:: Description of the task ::
Set down, please, exactly the lines below that run from the line with "Write part 3 of" to the line with "return added[:, None] * heap", both lines included.

[Data extracted from a collection]

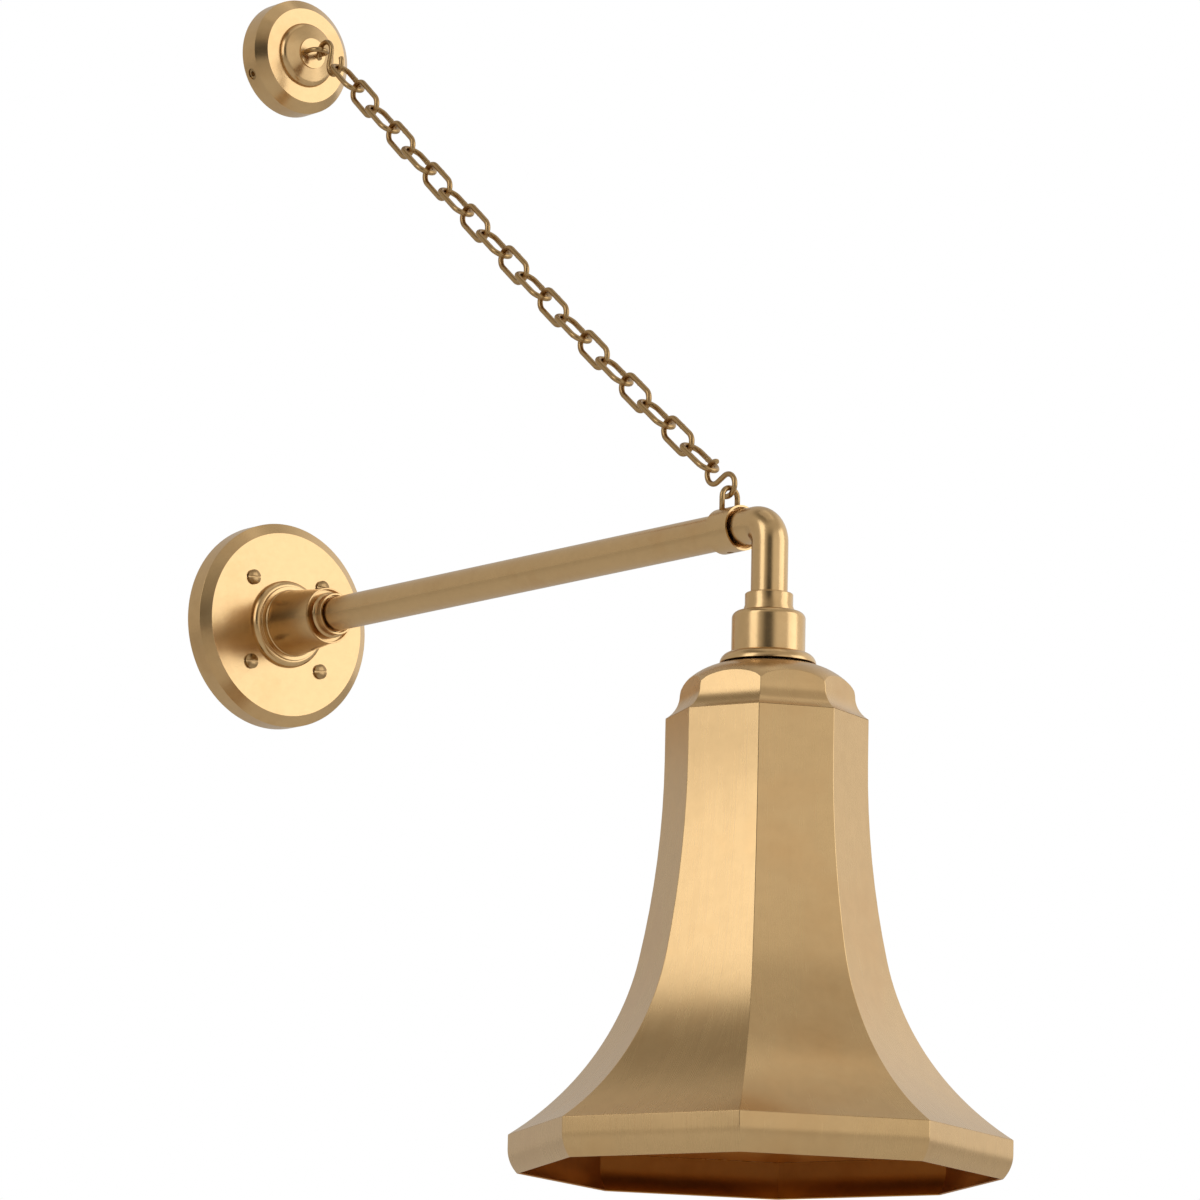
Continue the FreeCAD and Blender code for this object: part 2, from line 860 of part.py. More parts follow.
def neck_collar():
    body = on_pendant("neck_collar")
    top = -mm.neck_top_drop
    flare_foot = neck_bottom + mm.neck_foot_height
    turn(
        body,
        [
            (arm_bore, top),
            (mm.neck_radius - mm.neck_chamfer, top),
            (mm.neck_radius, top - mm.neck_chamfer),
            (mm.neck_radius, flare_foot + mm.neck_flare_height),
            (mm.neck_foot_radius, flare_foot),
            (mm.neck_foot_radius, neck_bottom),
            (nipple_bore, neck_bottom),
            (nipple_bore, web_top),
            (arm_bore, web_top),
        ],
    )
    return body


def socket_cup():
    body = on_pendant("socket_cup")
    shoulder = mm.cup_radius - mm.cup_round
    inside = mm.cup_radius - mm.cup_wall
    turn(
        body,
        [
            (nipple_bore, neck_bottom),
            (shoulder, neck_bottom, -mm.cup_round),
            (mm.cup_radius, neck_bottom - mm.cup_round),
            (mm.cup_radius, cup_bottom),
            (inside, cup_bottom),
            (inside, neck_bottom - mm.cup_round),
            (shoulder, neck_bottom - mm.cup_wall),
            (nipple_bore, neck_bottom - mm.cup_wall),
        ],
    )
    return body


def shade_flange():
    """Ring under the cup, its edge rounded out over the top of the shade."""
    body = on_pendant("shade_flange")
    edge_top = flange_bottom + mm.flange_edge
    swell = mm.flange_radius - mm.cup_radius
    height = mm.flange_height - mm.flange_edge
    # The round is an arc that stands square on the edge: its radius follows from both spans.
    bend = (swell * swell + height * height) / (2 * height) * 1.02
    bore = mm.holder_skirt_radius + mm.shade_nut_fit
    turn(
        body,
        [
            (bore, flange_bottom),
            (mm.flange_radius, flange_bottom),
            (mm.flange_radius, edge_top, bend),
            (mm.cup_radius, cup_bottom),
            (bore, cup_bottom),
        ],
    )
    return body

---

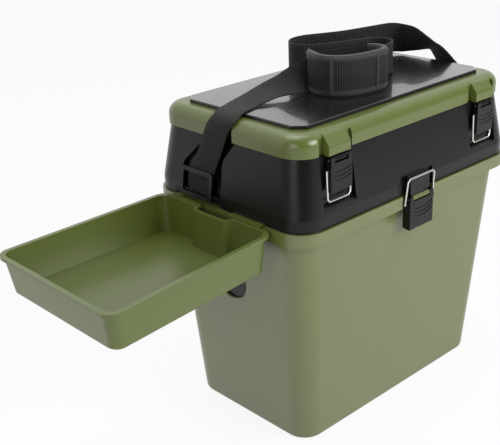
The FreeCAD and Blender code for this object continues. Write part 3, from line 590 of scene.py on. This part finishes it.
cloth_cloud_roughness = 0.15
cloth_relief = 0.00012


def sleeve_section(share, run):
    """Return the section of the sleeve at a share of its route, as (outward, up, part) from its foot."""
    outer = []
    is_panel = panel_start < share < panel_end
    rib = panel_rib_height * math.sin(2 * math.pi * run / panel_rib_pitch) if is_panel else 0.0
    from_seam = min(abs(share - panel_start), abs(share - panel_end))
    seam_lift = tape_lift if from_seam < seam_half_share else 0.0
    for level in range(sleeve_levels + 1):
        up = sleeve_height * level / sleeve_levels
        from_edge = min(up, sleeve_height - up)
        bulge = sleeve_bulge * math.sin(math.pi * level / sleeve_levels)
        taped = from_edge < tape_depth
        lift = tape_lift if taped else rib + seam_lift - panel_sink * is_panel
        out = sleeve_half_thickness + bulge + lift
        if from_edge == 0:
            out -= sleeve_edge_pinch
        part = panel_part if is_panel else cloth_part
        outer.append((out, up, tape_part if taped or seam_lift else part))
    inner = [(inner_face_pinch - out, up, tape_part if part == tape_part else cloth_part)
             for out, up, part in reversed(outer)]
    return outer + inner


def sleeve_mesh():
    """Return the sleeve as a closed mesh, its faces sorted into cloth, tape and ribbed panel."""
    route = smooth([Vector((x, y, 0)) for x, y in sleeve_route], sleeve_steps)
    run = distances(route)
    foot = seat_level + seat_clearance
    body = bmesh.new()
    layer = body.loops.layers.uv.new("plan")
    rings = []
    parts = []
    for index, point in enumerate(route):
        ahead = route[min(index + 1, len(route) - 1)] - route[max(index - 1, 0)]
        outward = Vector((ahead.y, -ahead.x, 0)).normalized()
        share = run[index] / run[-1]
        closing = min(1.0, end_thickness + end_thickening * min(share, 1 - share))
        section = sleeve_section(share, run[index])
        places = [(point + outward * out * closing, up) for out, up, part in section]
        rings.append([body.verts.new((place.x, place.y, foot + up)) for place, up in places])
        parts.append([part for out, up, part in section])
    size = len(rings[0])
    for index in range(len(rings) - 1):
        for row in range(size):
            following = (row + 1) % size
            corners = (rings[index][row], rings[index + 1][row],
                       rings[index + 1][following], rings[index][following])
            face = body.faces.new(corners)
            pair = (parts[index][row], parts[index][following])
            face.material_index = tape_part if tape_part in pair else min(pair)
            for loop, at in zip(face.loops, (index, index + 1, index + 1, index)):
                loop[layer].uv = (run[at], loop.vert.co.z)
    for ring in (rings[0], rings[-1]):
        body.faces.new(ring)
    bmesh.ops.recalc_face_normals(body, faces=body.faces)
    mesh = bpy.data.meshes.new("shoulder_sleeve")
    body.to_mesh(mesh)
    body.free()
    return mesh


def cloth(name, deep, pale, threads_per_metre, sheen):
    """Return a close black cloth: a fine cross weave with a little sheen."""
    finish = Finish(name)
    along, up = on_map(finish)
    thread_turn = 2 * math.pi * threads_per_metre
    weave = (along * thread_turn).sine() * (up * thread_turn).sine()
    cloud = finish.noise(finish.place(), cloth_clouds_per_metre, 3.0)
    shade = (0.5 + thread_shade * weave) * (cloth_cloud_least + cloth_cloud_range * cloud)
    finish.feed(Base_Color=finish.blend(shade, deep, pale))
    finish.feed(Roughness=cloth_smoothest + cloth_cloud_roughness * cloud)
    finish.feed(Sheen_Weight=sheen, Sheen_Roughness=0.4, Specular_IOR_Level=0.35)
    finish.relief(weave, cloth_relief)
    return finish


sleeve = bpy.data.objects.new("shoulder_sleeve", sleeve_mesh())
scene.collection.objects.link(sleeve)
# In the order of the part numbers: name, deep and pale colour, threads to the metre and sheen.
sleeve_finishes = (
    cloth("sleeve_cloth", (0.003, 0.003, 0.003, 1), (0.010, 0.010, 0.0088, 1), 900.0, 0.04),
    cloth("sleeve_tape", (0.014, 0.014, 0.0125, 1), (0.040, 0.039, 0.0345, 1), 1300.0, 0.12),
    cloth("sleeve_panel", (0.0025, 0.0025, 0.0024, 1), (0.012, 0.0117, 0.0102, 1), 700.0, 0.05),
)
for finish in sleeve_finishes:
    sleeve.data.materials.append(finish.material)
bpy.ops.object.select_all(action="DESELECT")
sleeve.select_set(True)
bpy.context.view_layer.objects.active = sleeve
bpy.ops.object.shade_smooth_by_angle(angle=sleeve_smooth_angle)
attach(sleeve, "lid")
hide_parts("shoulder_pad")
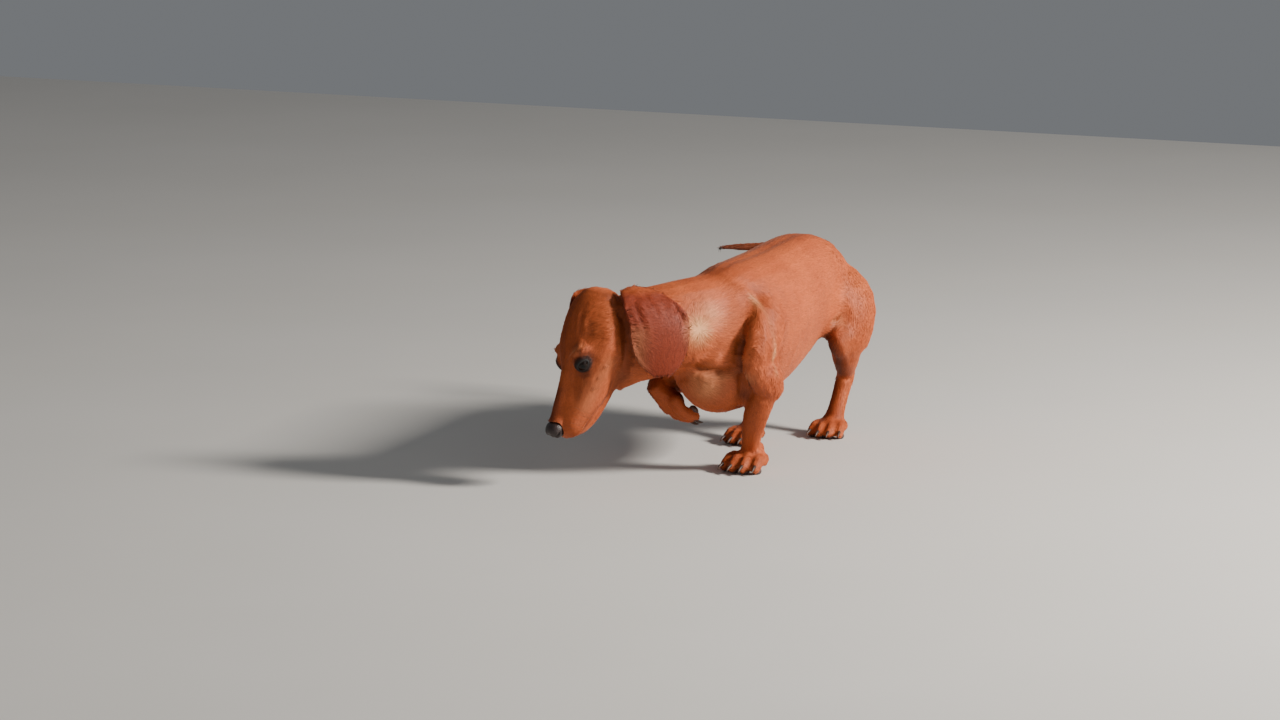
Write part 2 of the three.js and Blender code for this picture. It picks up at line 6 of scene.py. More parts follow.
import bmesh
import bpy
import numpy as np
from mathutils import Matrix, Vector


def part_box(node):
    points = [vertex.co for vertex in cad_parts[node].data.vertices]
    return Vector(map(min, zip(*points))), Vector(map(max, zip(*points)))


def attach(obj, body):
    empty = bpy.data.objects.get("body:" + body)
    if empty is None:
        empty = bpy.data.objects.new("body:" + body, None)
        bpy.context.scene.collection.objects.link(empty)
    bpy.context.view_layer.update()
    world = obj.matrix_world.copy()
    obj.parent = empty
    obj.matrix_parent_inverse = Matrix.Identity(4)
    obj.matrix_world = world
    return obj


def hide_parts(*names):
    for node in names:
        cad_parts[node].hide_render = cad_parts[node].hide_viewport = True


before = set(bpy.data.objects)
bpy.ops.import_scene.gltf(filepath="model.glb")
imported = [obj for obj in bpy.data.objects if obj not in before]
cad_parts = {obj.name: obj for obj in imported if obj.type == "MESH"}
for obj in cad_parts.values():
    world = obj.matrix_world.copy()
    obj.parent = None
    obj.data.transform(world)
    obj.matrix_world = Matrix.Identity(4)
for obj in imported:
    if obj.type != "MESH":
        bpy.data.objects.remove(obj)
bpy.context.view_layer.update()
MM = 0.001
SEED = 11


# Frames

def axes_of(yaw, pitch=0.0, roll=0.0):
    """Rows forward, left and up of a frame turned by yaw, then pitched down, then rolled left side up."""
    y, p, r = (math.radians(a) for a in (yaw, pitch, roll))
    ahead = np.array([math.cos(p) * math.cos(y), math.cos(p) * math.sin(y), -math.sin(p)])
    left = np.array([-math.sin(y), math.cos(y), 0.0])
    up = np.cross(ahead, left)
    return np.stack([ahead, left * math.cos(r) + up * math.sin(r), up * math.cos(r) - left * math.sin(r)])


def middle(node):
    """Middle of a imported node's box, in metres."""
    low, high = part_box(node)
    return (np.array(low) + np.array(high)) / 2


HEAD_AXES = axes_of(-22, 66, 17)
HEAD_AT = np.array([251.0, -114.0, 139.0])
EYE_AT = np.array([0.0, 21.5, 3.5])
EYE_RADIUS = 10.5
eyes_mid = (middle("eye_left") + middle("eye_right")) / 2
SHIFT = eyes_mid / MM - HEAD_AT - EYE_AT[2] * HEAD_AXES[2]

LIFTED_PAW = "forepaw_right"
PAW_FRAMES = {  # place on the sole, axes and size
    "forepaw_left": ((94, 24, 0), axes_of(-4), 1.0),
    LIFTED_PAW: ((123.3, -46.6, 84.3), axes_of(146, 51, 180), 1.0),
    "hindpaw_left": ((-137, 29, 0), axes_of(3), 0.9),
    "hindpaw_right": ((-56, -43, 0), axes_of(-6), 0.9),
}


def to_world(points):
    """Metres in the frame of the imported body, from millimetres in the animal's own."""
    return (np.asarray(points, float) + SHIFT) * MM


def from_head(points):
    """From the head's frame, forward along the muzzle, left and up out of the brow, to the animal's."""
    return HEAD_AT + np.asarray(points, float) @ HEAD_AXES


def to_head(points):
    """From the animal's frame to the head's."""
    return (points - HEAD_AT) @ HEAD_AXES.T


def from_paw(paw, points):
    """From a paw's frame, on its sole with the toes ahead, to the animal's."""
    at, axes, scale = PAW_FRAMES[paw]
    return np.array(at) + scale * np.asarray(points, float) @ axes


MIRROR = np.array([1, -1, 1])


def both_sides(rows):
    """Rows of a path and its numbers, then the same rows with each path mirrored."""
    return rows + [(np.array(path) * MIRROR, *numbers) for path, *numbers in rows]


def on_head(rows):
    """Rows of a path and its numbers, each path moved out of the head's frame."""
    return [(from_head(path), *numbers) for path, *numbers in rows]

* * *

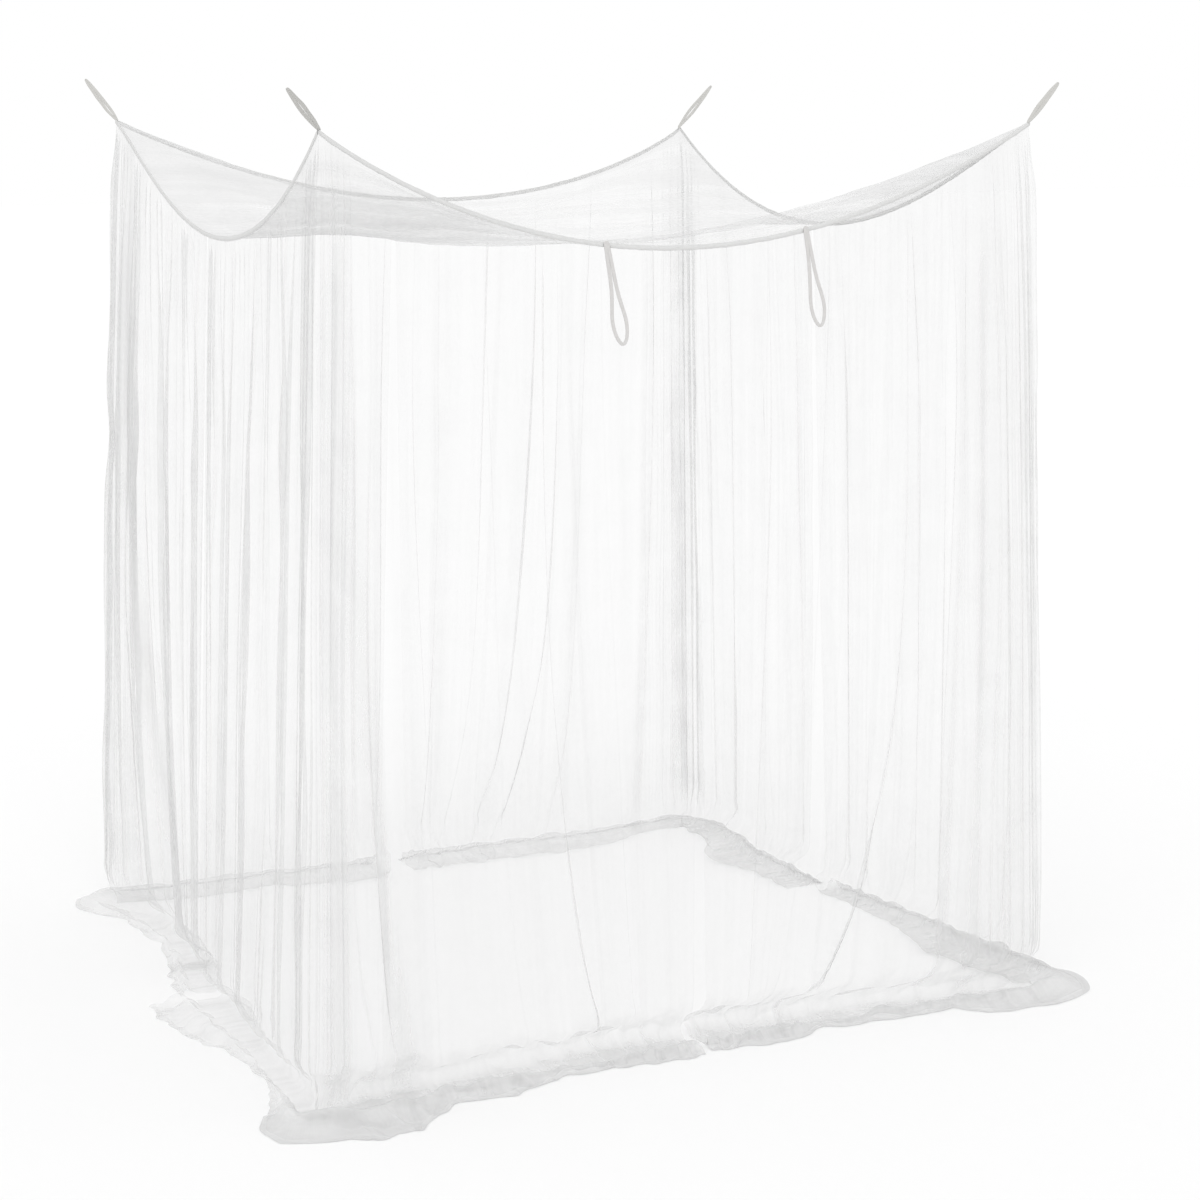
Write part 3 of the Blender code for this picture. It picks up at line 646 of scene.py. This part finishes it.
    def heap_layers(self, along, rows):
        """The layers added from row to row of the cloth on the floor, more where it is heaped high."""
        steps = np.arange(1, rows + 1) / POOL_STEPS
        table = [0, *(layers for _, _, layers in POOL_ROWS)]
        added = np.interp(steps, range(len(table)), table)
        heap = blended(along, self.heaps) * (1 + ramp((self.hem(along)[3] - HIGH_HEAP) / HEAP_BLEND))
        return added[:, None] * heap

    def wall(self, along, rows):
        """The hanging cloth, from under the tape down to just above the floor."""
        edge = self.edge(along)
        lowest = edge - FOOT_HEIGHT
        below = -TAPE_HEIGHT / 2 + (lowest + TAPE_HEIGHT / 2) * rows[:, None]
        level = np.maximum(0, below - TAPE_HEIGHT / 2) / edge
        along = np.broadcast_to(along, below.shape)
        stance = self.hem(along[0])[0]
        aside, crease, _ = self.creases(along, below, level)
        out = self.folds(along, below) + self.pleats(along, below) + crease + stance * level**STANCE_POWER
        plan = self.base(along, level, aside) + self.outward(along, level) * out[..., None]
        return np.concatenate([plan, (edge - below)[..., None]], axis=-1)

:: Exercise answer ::
Write part 3 of the Blender code for this picture. It picks up at line 646 of scene.py. This part finishes it.
    def heap_layers(self, along, rows):
        """The layers added from row to row of the cloth on the floor, more where it is heaped high."""
        steps = np.arange(1, rows + 1) / POOL_STEPS
        table = [0, *(layers for _, _, layers in POOL_ROWS)]
        added = np.interp(steps, range(len(table)), table)
        heap = blended(along, self.heaps) * (1 + ramp((self.hem(along)[3] - HIGH_HEAP) / HEAP_BLEND))
        return added[:, None] * heap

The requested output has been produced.